Еще не столь давно услужливые критики превозносили Кавалергардова чуть ли не до небес, даже называли королем экрана и телевизора. Но это было и ушло. С некоторых пор слава его начала заметно тускнеть, имя стало забываться не одними зрителями, а и кинорежиссерами и критиками, хотя у Иллариона Варсанофьевича еще по-прежнему среди них оставалась пропасть друзей, охотно садившихся за его гостеприимный стол на городской квартире и на даче.

Глава пятая,

в которой происходит то, чего могло не случиться лет сто и даже более

Жизнь Аскольда Чайникова после всего случившегося совершенно переменилась.

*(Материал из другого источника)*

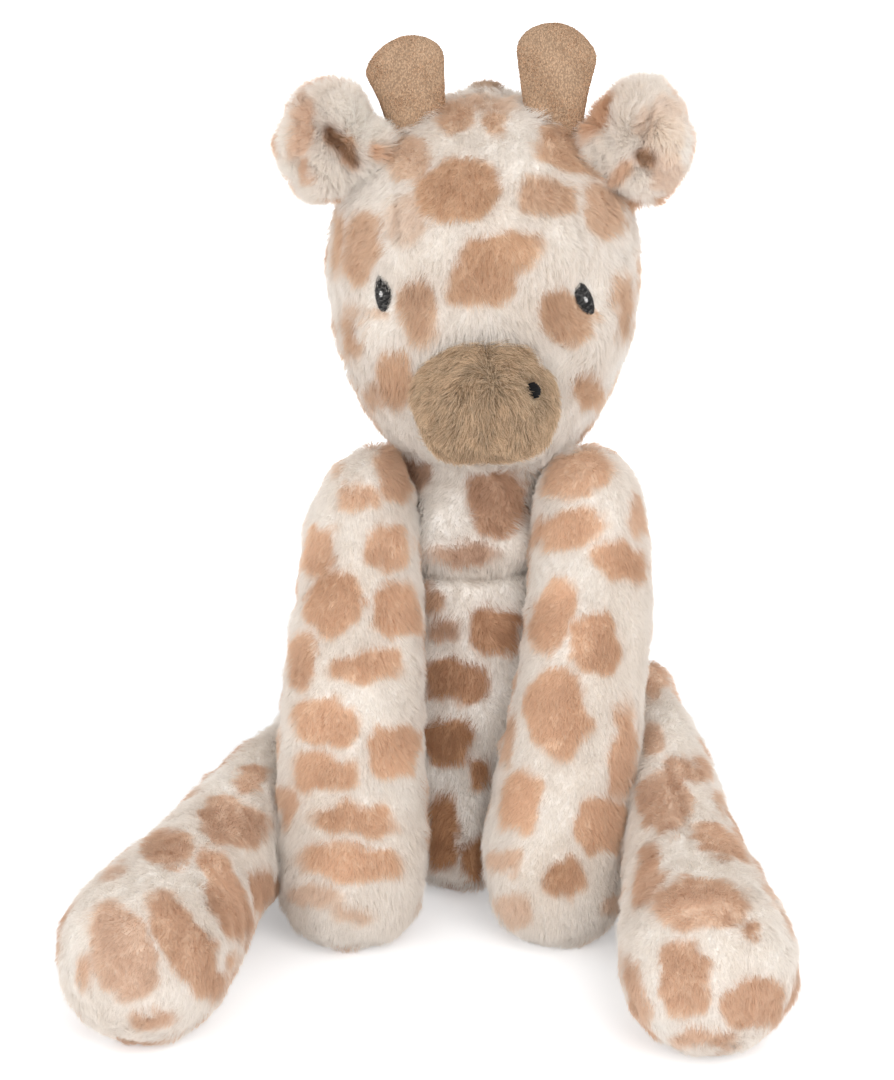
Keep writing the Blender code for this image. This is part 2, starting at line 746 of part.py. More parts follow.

И только к лучшему.

Являясь в редакцию, он теперь заходил в свой отдельный кабинет, наравне со Степаном Петровичем и Петром Степановичем получал утренний, золотистого настоя чай, который ему исправно приносила Матвеевна, и, неторопливо помешивая в стакане ложечкой, включал машину, отправлял в нее самотечные рукописи, по-прежнему целыми мешками приходившие в адрес «Восхода», с любопытством ожидал результата. С утомительным постоянством обычно вспыхивала красная шкала, раздражавшая зрительные нервы. Аскольд даже сетовал на это. Впрочем, сетовал Чайников не очень сильно, так как машина настолько облегчила его участь, что не чувствовать самой пылкой благодарности он не мог.

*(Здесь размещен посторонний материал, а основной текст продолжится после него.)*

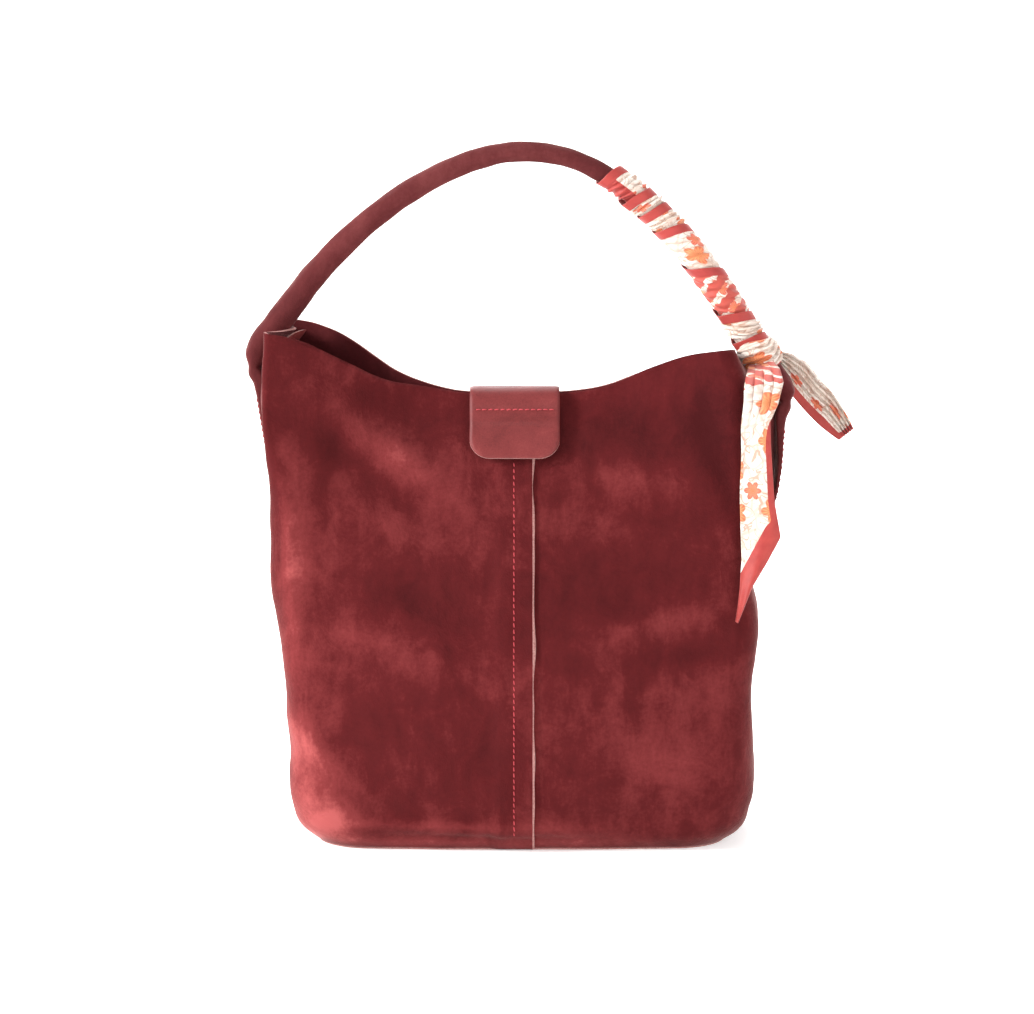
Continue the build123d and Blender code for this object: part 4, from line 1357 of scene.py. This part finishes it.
def make_knot(material):
    """A gathered turn that bulges at the front, where the two tails leave it."""
    point = wound_point(handle_sections())
    rows = 96
    flat = np.linspace(0, SCARF_WIDTH, 56)
    middle = np.empty((rows, len(flat), 3))
    facing = np.empty_like(middle)
    for i in range(rows):
        theta = 2 * math.pi * i / rows
        c, s = math.cos(theta), math.sin(theta)
        front = max(0.0, math.sin(theta - 0.25))
        swell = 2.6 + 9.5 * front**1.6
        half = KNOT_HALF + 3.2 * front
        drift = 0.9 * noise.noise((c * 1.4, s * 1.4, 7))
        for j, f in enumerate(flat):
            turn = math.pi * (0.02 + 0.96 * f / SCARF_WIDTH)
            u = KNOT_PLACE - half * math.cos(turn) + 2.0 * math.sin(theta * 2)
            fold = math.sin(2 * math.pi * (f / KNOT_PLEAT + drift))
            crumple = 0.7 * noise.noise((c * 2.5, s * 2.5, f / 9))
            height = 2.6 + swell * math.sin(turn)**0.8 + (1.7 * fold + crumple) * math.sin(turn)
            middle[i, j], facing[i, j] = point(u, theta, height)
    run = np.broadcast_to(np.linspace(*KNOT_RUN, rows)[:, None], middle.shape[:2])
    across = np.broadcast_to(flat, run.shape)
    rim = SCARF_WIDTH - across + 0.5
    knot = cloth_piece("scarf_knot_roll", middle, across, run, rim, material, facing, True)
    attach(knot, "handle")
    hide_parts("scarf_knot")


# Z, left X, right X, Y of the hanging tail, from the knot to its tip.
FRONT_TAIL = np.array([
    (333, 158, 173, -18), (328, 154.0, 176.5, -38), (320, 151.0, 177.5, -52), (306, 150, 173.5, -60),
    (294, 149.5, 168.4, -62), (274, 149.6, 169.7, -63), (240, 149.5, 172.3, -63), (216, 150.2, 176.6, -65),
    (200, 150.6, 168.0, -66.5), (182, 149.2, 157.0, -69.5), (159, 146.0, 147.4, -74),
], dtype=float)
TAIL_WIDTH = 44.0  # the rest of the scarf's width is rolled under
TAIL_FRONT_SHARE = 0.6  # of the cloth's width shows; the rest is folded behind
TAIL_GATHER_Z = 300.0  # above this the rows lie closer together
TAIL_PLEATS = 6.5  # across its width, where it is gathered
TAIL_CORNER = (176.6, 216.0)
TAIL_TIP = (147.0, 159.0)
TAIL_RUN = 228  # where the tail starts on the print, along the scarf


def make_front_tail(material):
    """The tail that hangs over the front: gathered at the knot, then folded once, with a slanting end."""
    rows = 120
    gathered_rows = 42
    table = FRONT_TAIL[::-1]
    heights = np.concatenate([
        np.linspace(table[-1, 0], TAIL_GATHER_Z, gathered_rows)[:-1],
        np.linspace(TAIL_GATHER_Z, table[0, 0], rows - gathered_rows + 1)])
    columns = 46
    shares = np.linspace(0, 1, columns)
    middle = np.empty((rows, columns, 3))
    rim = np.empty((rows, columns))
    corner = np.array(TAIL_CORNER)
    slant = np.array(TAIL_TIP) - corner
    for i, z in enumerate(heights):
        left, right, y = read_table(z, *table.T)
        left += 0.7 * noise.noise((z / 24, 0.3, 0))
        gathered = 1 - float(ease(332 - z, 12, 58))
        for j, share in enumerate(shares):
            visible = share / TAIL_FRONT_SHARE
            behind = 0.0
            if visible > 1:
                back = (share - TAIL_FRONT_SHARE) / (1 - TAIL_FRONT_SHARE)
                visible = 1 - 0.62 * back
                behind = 2.6 * math.sin(math.pi / 2 * min(1.0, back * 5))
            x = right + (left - right) * visible
            pleat = math.sin(2 * math.pi * (share * TAIL_PLEATS + 0.35 * noise.noise((z / 18, 1, 1))))
            wave = math.sin(math.pi * (1.4 * visible + 0.2 + 0.5 * noise.noise((z / 45, 9, 2))))
            small = 0.5 * noise.noise((x / 7, z / 11, 4.4))
            depth = -gathered * 1.9 * (0.5 + 0.5 * pleat) - (1 - gathered) * 2.2 * wave + small
            lean = gathered * 1.1 * math.cos(2 * math.pi * share * TAIL_PLEATS)
            middle[i, j] = (x + lean, y + depth + behind, z - 3.5 * visible * gathered)
            reach = np.array([x, z]) - corner
            share_down = min(max(float(reach @ slant / (slant @ slant)), 0), 1)
            from_slant = float(np.linalg.norm(reach - slant * share_down))
            rim[i, j] = min(share * TAIL_WIDTH * 1.25 + 14 * gathered, 0.52 * from_slant)
    fall = lengths_along(middle[:, columns // 4])
    run = np.broadcast_to(fall[:, None] + TAIL_RUN, rim.shape)
    across = np.broadcast_to(shares * TAIL_WIDTH, rim.shape)
    facing = np.zeros_like(middle)
    facing[:, :int(columns * TAIL_FRONT_SHARE), 1] = -1
    tail = cloth_piece("scarf_hanging_tail", middle, across, run, rim, material, facing)
    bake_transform(tail)
    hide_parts("scarf_front_tail")


SIDE_UPPER = [(174.5, 343), (183.9, 337.5), (191.5, 335.2), (202.7, 328.5), (211, 318), (220.1, 308.1),
              (230.5, 291.9), (235.0, 283.0)]
SIDE_LOWER = [(174.0, 334), (181.0, 324.0), (187.0, 313.0), (194.5, 303.0), (202.5, 294.0), (210.5, 286.0),
              (218.5, 279.5), (225.0, 275.0)]
SIDE_Y = 12.0
SIDE_BAND = 8.0  # of the cloth lies flat along the lower edge; the rest is pleated
SIDE_RUN = 30  # where it starts on the print, along the scarf
SIDE_PLEAT = 9.0


def make_side_tail(material):
    """The short tail behind the handle that stands out to the side."""
    upper = catmull(SIDE_UPPER, 9)[0]
    lower = catmull(SIDE_LOWER, 9)[0]
    rows = len(upper)
    flat = np.concatenate([np.linspace(0, SIDE_BAND, 8), np.linspace(SIDE_BAND, SCARF_WIDTH, 42)[1:]])
    middle = np.empty((rows, len(flat), 3))
    for i in range(rows):
        t = i / (rows - 1)
        visible = np.linalg.norm(upper[i] - lower[i])
        band = min(SIDE_BAND, visible * 0.34)
        drift = 0.5 * noise.noise((t * 3.1, 2, 0))
        for j, f in enumerate(flat):
            distance = np.interp(f, (0, SIDE_BAND, SCARF_WIDTH), (0, band, visible))
            x, z = lower[i] + (upper[i] - lower[i]) * (distance / visible)
            fold = math.sin(2 * math.pi * (f / SIDE_PLEAT + drift))
            depth = float(ease(f, 7, 12)) * (1.9 - 0.5 * t)
            soft = 0.8 * noise.noise((x / 12, z / 12, 0.4))
            middle[i, j] = (x, SIDE_Y - depth * fold - soft + 2.0 * math.sin(math.pi * t), z)
    fall = lengths_along(middle[:, 20])
    run = np.broadcast_to(fall[:, None] + SIDE_RUN, middle.shape[:2])
    across = np.broadcast_to(flat, run.shape)
    rim = np.minimum(across, (fall[-1] - fall)[:, None] * 1.6 + 0.4)
    facing = np.zeros_like(middle)
    facing[..., 1] = -1
    tail = cloth_piece("scarf_side_tail_cloth", middle, across, run, rim, material, facing)
    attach(tail, "side_tail")
    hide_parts("scarf_side_tail")


# ---------------------------------------------------------------- the whole scene
make_camera()
make_studio()
make_floor()
suede = suede_material("suede_nap", BODY_SUEDE, 0.0)
inside = suede_material("suede_inside", INSIDE_SUEDE, 4.0)
edge = edge_material()
leather = leather_material()
thread = thread_material()
lap = make_body(suede, inside, edge)
make_base(suede, edge)
# the handle's lighter suede carries a painted sheen
make_handle(suede_material("suede_handle_painted_sheen", HANDLE_SUEDE_PAINTED_SHEEN, 7.0), edge)
make_core(cotton_material())
make_seam_stitches(lap, thread)
make_strap_stitches(thread)
make_inner_patches(lap, leather, edge)
make_tab(leather, suede, edge, thread, metal_material())
scarf = scarf_material()
make_wrap(scarf)
make_knot(scarf)
make_front_tail(scarf)
make_side_tail(scarf)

Выполнение прямых служебных обязанностей отнимало теперь часа два-три чистого времени, как считают в хоккее. А всю остальную часть рабочего дня можно было посвящать творчеству и систематическому чтению, восполнению накопившихся пробелов. За последнее время Чайников возмужал, сделался серьезнее и деловитее. Сравнивая себя со своим школьным другом Никодимом Сергеевичем Кузиным, который вон на какие высоты махнул, Аскольд не раз горько сожалел о растраченных попусту годах и о чуть было не окончательно загубленной жизни.

Оценив себя столь критически, Чайников твердо решил начать жить по-новому. И начал. Надо сказать, что Аскольд Чайников не курил и не был спортивным болельщиком, пил уже несколько лет весьма умеренно, некогда это диктовалось степенными материальными соображениями, а теперь единственно разумным отношением к своему здоровью.

Все это не замедлило сказаться весьма положительно на жизни и дальнейшей судьбе Аскольда Чайникова. Его имя вновь начало появляться на страницах газет и журналов. И не с одними только стихами теперь выступал Чайников, начал пробовать себя и в критике, к которой раньше относился откровенно неуважительно. Да и критики стали снова замечать его, дружно заговорили о новом творческом взлете поэта, об открывшемся втором дыхании. В издательство он подал заявку на новый сборник стихов, указав, что в него войдут произведения, опубликованные в периодике. Заявку приняли и будущий сборник включили в издательский план.